#### WRITTEN PROBLEM
From the first line of the data below, copy each line up to the one containing "Everything is in metres.", and include that line too.

#### PROVIDED MATERIAL
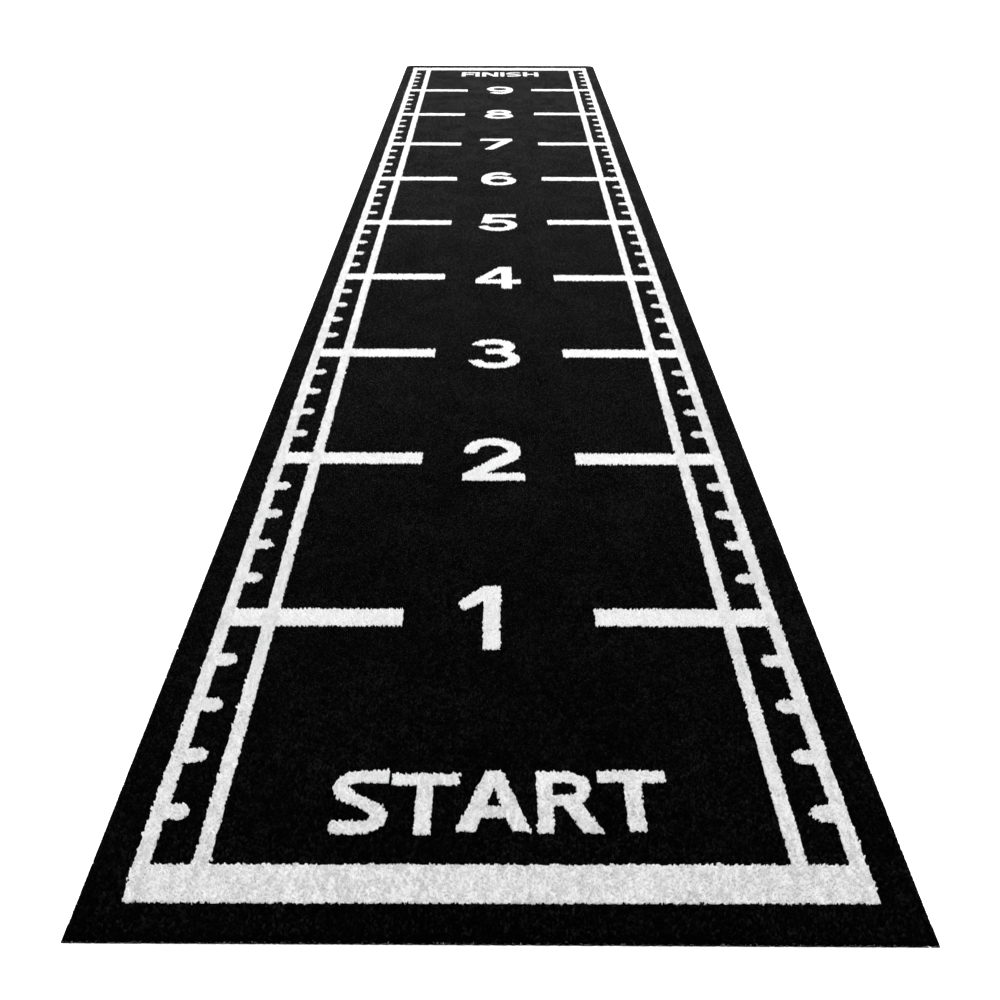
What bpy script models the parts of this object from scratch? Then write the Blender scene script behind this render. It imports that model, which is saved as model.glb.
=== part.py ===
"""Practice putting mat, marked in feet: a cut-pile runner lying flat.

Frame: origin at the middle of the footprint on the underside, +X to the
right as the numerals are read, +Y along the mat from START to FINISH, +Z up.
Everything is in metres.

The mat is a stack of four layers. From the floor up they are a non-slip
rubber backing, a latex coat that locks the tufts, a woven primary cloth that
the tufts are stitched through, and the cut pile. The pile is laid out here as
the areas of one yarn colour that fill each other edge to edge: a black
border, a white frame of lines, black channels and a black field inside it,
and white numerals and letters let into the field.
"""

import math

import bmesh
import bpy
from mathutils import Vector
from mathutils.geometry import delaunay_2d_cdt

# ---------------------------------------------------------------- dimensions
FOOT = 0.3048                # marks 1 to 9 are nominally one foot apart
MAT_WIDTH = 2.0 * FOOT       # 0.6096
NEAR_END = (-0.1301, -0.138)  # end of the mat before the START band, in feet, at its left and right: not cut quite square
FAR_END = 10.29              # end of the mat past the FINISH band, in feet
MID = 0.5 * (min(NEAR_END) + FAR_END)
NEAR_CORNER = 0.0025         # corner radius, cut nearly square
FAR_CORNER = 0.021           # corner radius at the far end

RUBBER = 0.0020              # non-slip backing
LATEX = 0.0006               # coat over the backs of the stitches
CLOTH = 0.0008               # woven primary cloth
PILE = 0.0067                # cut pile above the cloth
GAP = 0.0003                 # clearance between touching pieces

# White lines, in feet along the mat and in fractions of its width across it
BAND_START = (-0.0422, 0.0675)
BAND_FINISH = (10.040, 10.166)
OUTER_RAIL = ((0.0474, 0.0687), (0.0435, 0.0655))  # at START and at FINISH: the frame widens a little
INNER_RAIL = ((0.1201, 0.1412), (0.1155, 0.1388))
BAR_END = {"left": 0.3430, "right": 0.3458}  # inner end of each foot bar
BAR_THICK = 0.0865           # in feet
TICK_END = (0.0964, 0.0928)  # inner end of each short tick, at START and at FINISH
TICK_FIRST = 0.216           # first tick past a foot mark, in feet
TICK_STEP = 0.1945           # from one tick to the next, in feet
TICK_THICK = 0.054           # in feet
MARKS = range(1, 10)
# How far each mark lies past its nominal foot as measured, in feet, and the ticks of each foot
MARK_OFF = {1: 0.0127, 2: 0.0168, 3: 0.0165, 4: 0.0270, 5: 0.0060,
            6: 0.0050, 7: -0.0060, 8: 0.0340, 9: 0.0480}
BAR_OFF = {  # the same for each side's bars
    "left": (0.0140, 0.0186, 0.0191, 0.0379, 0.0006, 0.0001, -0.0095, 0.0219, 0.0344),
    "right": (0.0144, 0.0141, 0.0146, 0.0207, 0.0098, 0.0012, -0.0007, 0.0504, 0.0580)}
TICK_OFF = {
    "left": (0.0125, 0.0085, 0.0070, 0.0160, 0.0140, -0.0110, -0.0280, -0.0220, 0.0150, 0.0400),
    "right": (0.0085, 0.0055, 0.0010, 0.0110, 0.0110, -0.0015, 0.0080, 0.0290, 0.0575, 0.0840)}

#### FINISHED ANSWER
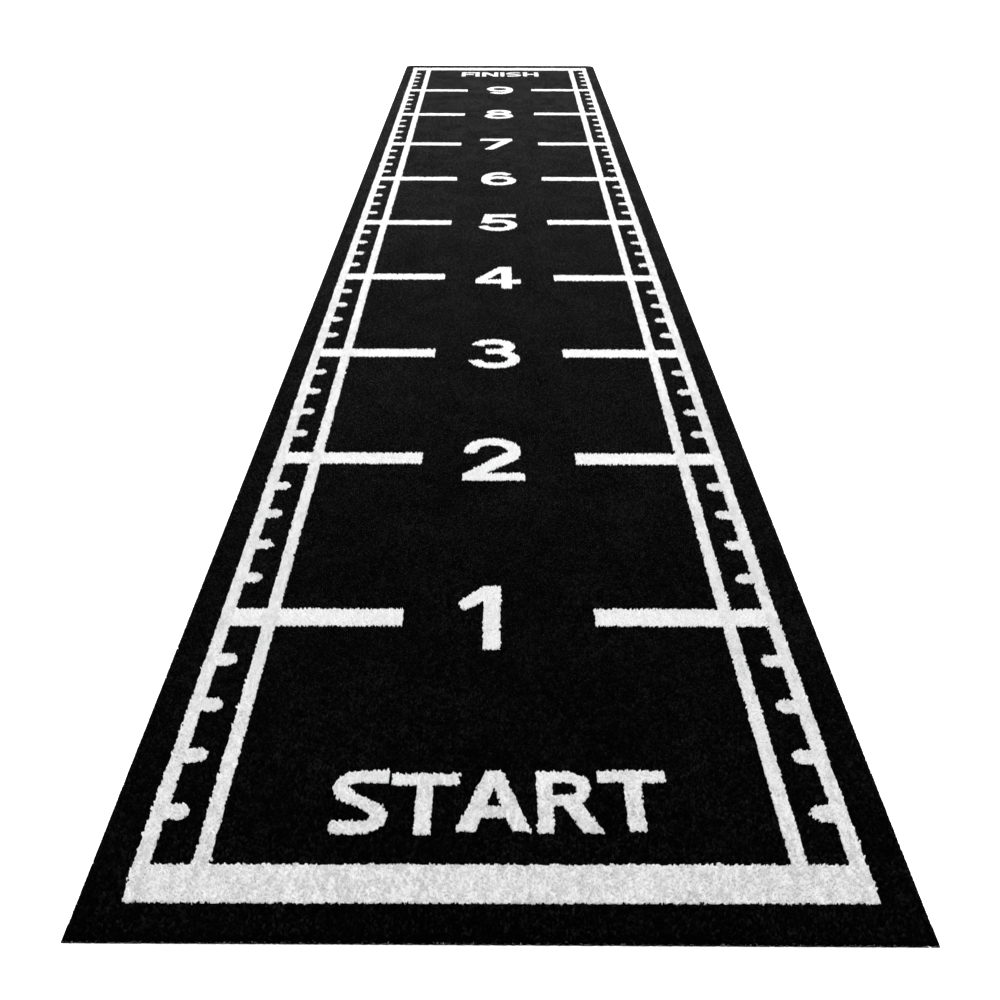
What bpy script models the parts of this object from scratch? Then write the Blender scene script behind this render. It imports that model, which is saved as model.glb.
=== part.py ===
"""Practice putting mat, marked in feet: a cut-pile runner lying flat.

Frame: origin at the middle of the footprint on the underside, +X to the
right as the numerals are read, +Y along the mat from START to FINISH, +Z up.
Everything is in metres.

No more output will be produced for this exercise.